Introdução a Global Shakespeares: “António e Cleópatra” e um confronto com a própria memória

Toca-me a divergência entre voz/palavra e a visão/encenação dos corpos, do espaço. Era bem isto que ouvi, mas não assim que vi.

Vi o espectáculo António e Cleópatra há perto de três anos (2017), no Teatro Municipal do Campo Alegre, no Porto. Estava uma tarde de sol em que me demorei depois: não deixava de pensar naqueles dois intérpretes que no palco grande tinham trocado de papeis, tinham conversado e narrado a relação entre António e Cleópatra, numa pessoal reescrita da peça de Shakesperare por parte do encenador/dramaturgista Tiago Rodrigues. Recordo o sol, as imediações do teatro, a sala cheia, o meu espanto.

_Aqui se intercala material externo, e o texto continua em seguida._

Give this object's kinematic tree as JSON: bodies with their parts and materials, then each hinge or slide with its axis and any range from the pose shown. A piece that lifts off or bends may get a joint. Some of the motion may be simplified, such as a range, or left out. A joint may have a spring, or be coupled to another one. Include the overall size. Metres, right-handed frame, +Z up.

Estas recordações, inextrincavelmente pessoais de um espectador, num dia, numa cidade e num momento de vida, são pertinentes por serem precisamente o que não está no registo da máquina de filmar. Entendamo-nos, refiro-me à máquina que grava o espetáculo, também ela espectadora e (re)produtora de memória. Porque o que se regista é sobretudo o objeto performativo a que assistiram inúmeras sensibilidades, com incontroláveis reconstruções posteriores.

Encontro esse espectáculo em registo videográfico, em linha, no arquivo digital “Global Shakespeares”. Enquadrado pelo arco do proscénio do (meu) computador e já não do teatro material em que o vi pela primeira vez, dou-me conta, pelo contraste, do que está e não está ali.

Toca-me a divergência entre voz/palavra e a visão/encenação dos corpos, do espaço. Era bem isto que ouvi, mas não assim que vi. A memória sossega-se somente ao encerrar a imagem. O que não está lá e fez parte da escrita (inscrição?) desse momento em mim: as recordações do dia em que assiti. E do ponto de vista do espetáculo, o que eu não tinha visto (nem poderia ver, pois é essencialmente capacidade técnica do medium fílmico): os planos, os cortes, o pormenor, por oposição à minha abrangente visão de tudo.

As palavras que volto a ouvir estão também legendadas, em inglês. O vídeo (sabemo-lo) não é o espectáculo, mas as vozes são as mesmas. Esta encenação, assim registada, opera uma rasura e ao mesmo tempo evidencia o que não está lá e pertence à experiência subjetiva do espectador, esse outro polo do teatro, recetor daquelas palavras e gestos. António e Cleópatra está agora resignificado entre centenas de outros (vídeos de) espectáculos, num arquivo mundial de algo que já passou, que podemos ver ou rever, incontornavelmente de modo diferente. Ou, devo antes dizer, tecnicamente de modo diferente?

Global Shakespeares – Video and performance archive, projeto do MIT, parte de algumas premissas que me parecem ser riquissimas: a combinação de investigação e registo de criações, o caráter colaborativo de um projeto de Humanidades Digitais e o alcance (redundantemente o digo) global a nível temático e material. Afirma-se uma universalidade do Bardo inglês, mas também do livre acesso e da pluralidade de contribuições, tudo em meio digital e desenvolvido (sublinho) num instituto que é referência mundial na investigação tecnológica e sua relação com as humanidades. Agora, António e Cleópatra tornou-se parte de um Shakespeare Global, passando a ser Antony and Cleopatra, falado em português, legendado em inglês, entre muitas outras produções. Deste caso destaco uma vez mais a voz, e repito a primeira sensação: era bem isto que ouvi, mas não assim que vi.

Não se passará o mesmo com o texto vicentino e os vídeos que fixam as suas encenações (assunto da minha predileção), registando a mensagem mas não o seu meio? Voltarei necessariamente a esta questão.